In this study, novel metal complexes were synthetised using a Schiff base derived from 8-hydroxyquinoline and benzothiazole. Seven new complexes were obtained and characterised by analytical and spectroscopic techniques, with the following stoichiometries being assigned: [Cu(HL)Cl], [Cu(HL)₂], [Ni(HL)(acetate)], [Ni(HL)₂], [Ru(HL)Cl(DMSO)], [VO(HL)₂] and [Fe(HL)₂Cl(H₂O)]. These reveal the versatility of the ligand upon metal coordination since different binding modes are proposed for each complex based on their spectroscopic signatures. Ligand proton dissociation constants were determined by spectrophotometry in 60%DMSO:40%H₂O, yielding the following sequence of deprotonation: NH⁺_{benzothiazole}, NH⁺_quinoline, OH and NH_hydrazone. The compounds showed high lipophilicity and light sensitivity.

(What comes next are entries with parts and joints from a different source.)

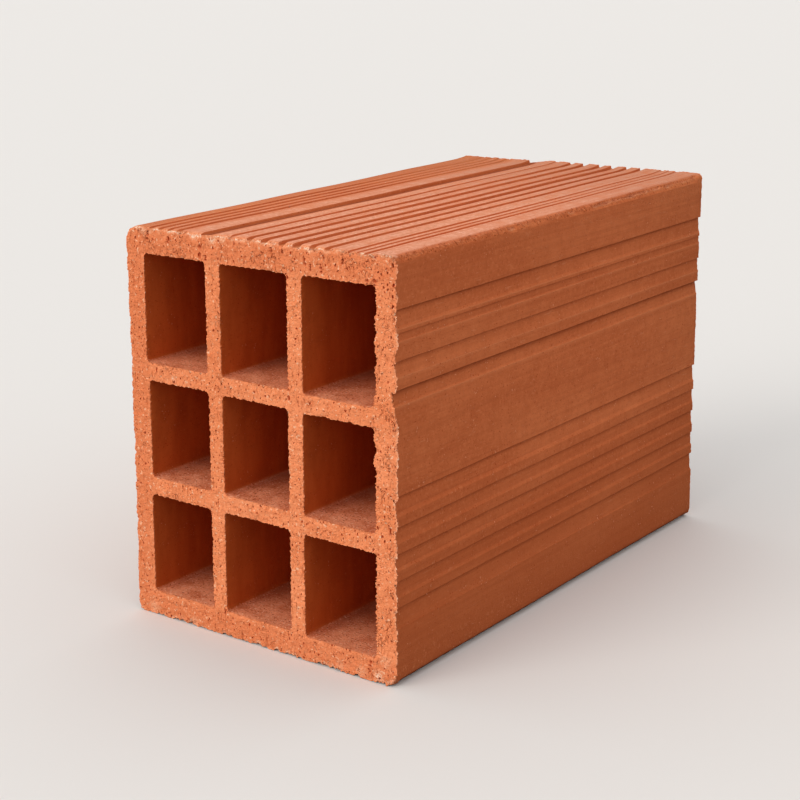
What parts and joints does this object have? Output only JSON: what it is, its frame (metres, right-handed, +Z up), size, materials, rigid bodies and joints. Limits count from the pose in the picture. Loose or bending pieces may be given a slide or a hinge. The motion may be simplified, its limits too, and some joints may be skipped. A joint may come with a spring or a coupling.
{
  "type": "hollow clay brick",
  "caption": "Extruded hollow clay brick with rectangular cells along its length and grooved faces that key mortar and plaster.",
  "frame": {"origin": "on the ground, at the middle of the rectangle that the brick covers", "axes": "+Z up, +Y along the cells and away from the wire-cut end that the picture shows, +X towards the grooved long face that it shows"},
  "size_m": [0.1526, 0.28, 0.19],
  "materials": {
    "fired_clay": "matte, unglazed"
  },
  "bodies": {
    "root": {"brick": "fired_clay"}
  },
  "joints": []
}
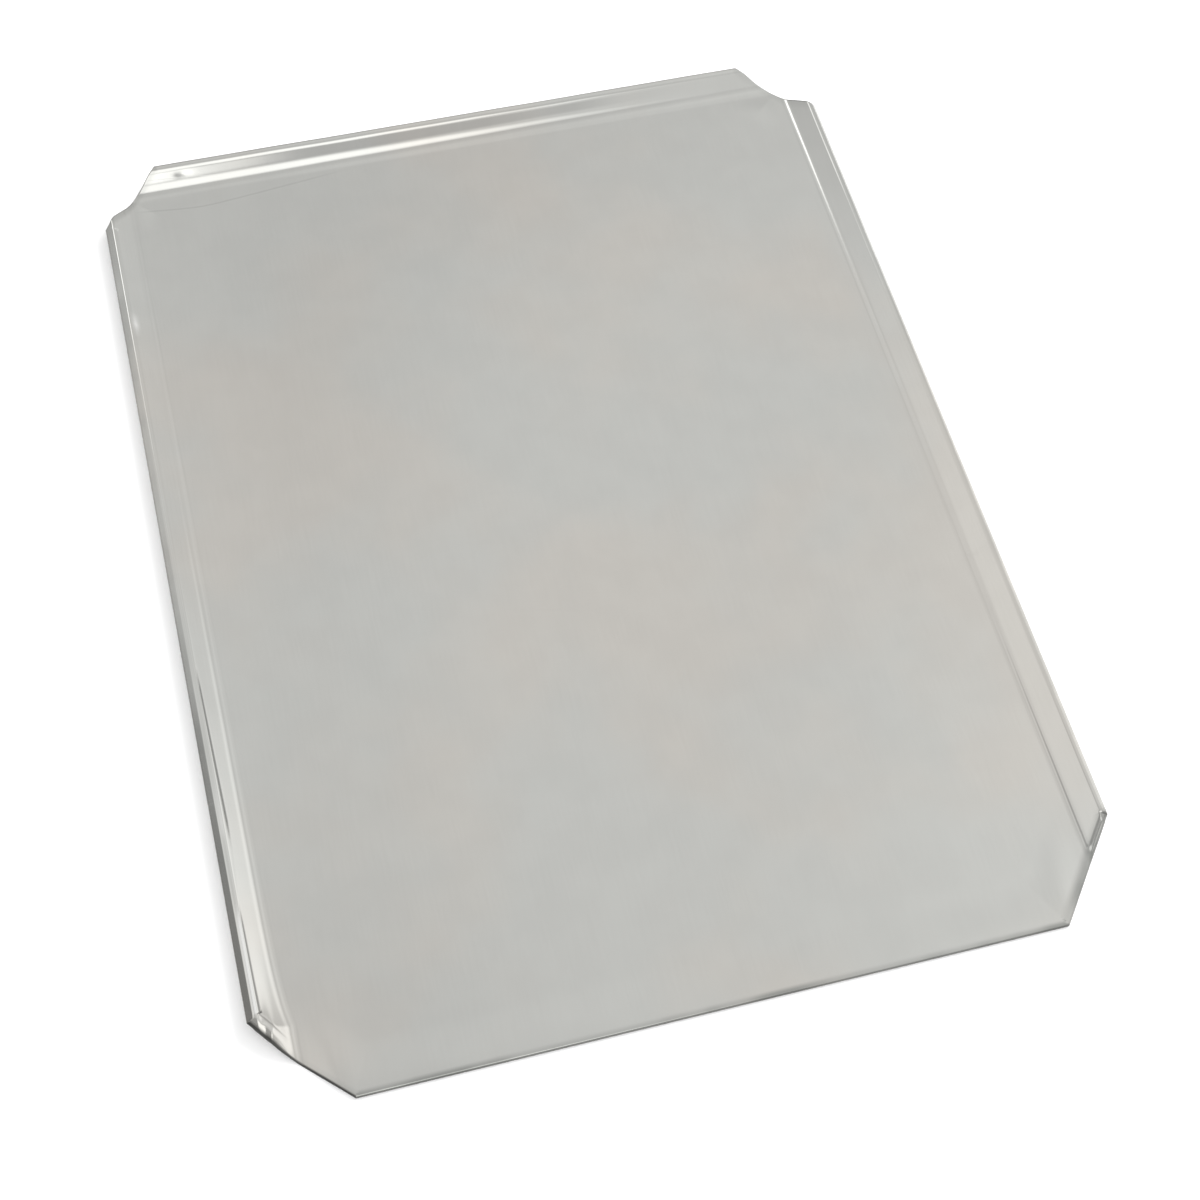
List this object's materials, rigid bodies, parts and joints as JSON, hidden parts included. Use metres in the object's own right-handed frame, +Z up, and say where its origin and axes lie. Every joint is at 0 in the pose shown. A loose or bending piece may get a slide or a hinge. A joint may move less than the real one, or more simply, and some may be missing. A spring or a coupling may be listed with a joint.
{
  "type": "cookie sheet",
  "caption": "Flat steel baking sheet with flared flanges and a rolled rim on the sides and back, a level open front edge and diagonally cut corners.",
  "frame": {"origin": "under the middle of the sheet's overall length and width, on the plane that it rests on", "axes": "+X to the right of someone who stands at the front edge, +Y from the level front edge to the back flange, +Z up out of the baking surface"},
  "size_m": [0.305, 0.406, 0.0065],
  "materials": {
    "bright_steel": "bright, mirror-like rolled stainless steel with a few fine scratches"
  },
  "bodies": {
    "root": {"pressed_sheet": "bright_steel"}
  },
  "joints": []
}
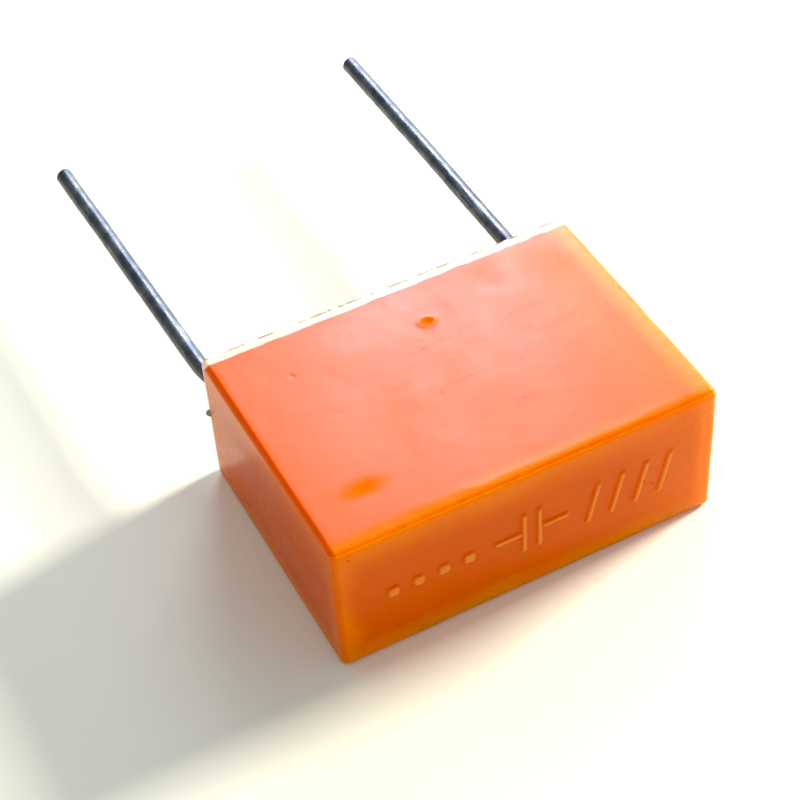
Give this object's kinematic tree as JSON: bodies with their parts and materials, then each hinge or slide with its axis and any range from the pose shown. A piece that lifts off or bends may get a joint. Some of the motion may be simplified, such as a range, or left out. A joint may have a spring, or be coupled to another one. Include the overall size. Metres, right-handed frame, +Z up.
{
  "type": "boxed film capacitor",
  "caption": "Small boxed film capacitor: an orange moulded plastic case filled with resin, with two straight oxidised wire leads out of its open end.",
  "frame": {"origin": "centre of the lower large face, which the part rests on", "axes": "+X along the row of leads, +Y the way the leads point, +Z up out of the upper large face"},
  "size_m": [0.0176, 0.0322, 0.007],
  "materials": {
    "case_plastic": "moulded, satin gloss, slightly translucent orange, scuffed",
    "casting_resin": "cast amber-brown epoxy, glossy with a low meniscus",
    "plain_film": "clear polyester film",
    "metallised_film": "vacuum-metallised film",
    "sprayed_metal": "arc-sprayed zinc and tin, rough and matte",
    "solder": "dull solder",
    "oxidised_wire": "dark oxidised tinned wire, streaked, semi-gloss"
  },
  "bodies": {
    "root": {"case": "case_plastic", "potting_resin": "casting_resin", "winding_core": "plain_film", "film_web_a": "metallised_film", "film_web_b": "metallised_film", "outer_wrap": "plain_film", "end_spray_left": "sprayed_metal", "end_spray_right": "sprayed_metal", "solder_joint_left": "solder", "solder_joint_right": "solder", "lead_left": "oxidised_wire", "lead_right": "oxidised_wire"}
  },
  "joints": []
}
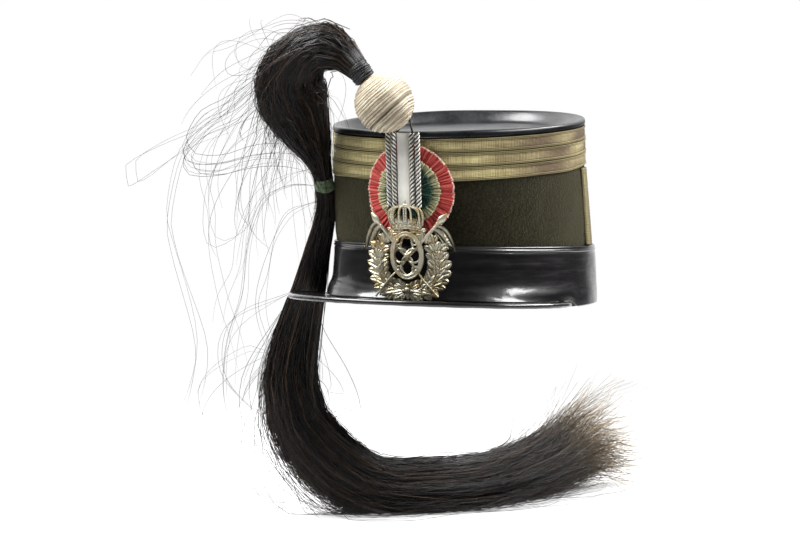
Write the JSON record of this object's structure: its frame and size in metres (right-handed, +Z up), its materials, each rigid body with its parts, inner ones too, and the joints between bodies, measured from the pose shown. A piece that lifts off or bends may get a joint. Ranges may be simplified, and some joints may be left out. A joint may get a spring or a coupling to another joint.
{
  "type": "kepi",
  "caption": "Cloth military kepi with leather band, peak and sunken top, woven lace, cockade, cast badge and a long falling horsehair plume.",
  "frame": {"origin": "centre of the head opening, in the plane of its lower edge at the sides and rear", "axes": "+Z up through the crown, -Y to the front where the peak is, +X to the wearer's left"},
  "size_m": [0.2371, 0.3572, 0.3103],
  "materials": {
    "cloth": "napped wool cloth, matt",
    "lace": "woven gilt-thread lace, soft metallic sheen",
    "leather": "black patent leather, glossy",
    "top_leather": "black lacquered leather, worn gloss",
    "cockade_green": "pleated silk ribbon",
    "cockade_white": "pleated silk ribbon, yellowed",
    "cockade_red": "pleated silk ribbon",
    "silver_cord": "twisted metallic cord, tarnished",
    "silver_ribbon": "grey silk ribbon, faded",
    "badge_metal": "cast and silvered brass, aged",
    "ball_cord": "wound metallic and cream cord",
    "wire": "darkened steel wire",
    "hair": "black-brown horsehair",
    "thread": "black waxed thread",
    "tie": "green cotton tape"
  },
  "bodies": {
    "root": {"crown_body": "cloth", "top_leather": "top_leather", "lace_lower": "lace", "lace_middle": "lace", "lace_upper": "lace", "leather_band": "leather", "peak": "leather", "peak_binding": "leather", "side_braid_right": "lace", "side_braid_left": "lace", "cockade_green": "cockade_green", "cockade_white": "cockade_white", "cockade_red": "cockade_red", "loop_ribbon": "silver_ribbon", "loop_cord_1": "silver_cord", "loop_cord_2": "silver_cord", "loop_cord_3": "silver_cord", "loop_cord_4": "silver_cord", "badge": "badge_metal", "pompon_ball": "ball_cord", "pompon_wire": "wire", "plume": "hair", "plume_binding": "thread", "plume_tie": "tie"}
  },
  "joints": []
}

After physicochemical characterisation of the obtained compounds, two were selected for further in vitro assays, [Ni(HL)(acetate)] and [Ru(HL)Cl(DMSO)]. These two metal complexes showed notable antiproliferative effect in both murine and human colon cancer cell lines, as demonstrated by MTT and confirmed by Guava ViaCount assay. In the human cell line, HCT-116, both compounds demonstrated superior antitumour activity when compared to 5-FU, a first-line drug currently used in colorectal cancer patients, highlighting their potential as anticancer agents. In terms of cell cycle progression, both [Ni(HL)(acetate)] and [Ru(HL)Cl(DMSO)] arrested cell cycle of murine CT-26 cells in the S phase in a concentration-dependent manner. In turn, for the human HCT-116 cells, the same effect was only observed for [Ru(HL)Cl(DMSO)]. This mechanism of action is in accordance with the positive control used in this study, 5-FU, which interferes with DNA replication. In addition, cell migration of HCT-116 was significantly impaired by both complexes.

Overall, these promising results emphasise the therapeutic potential of these nickel and ruthenium complexes as alternative and effective therapies against colorectal cancer.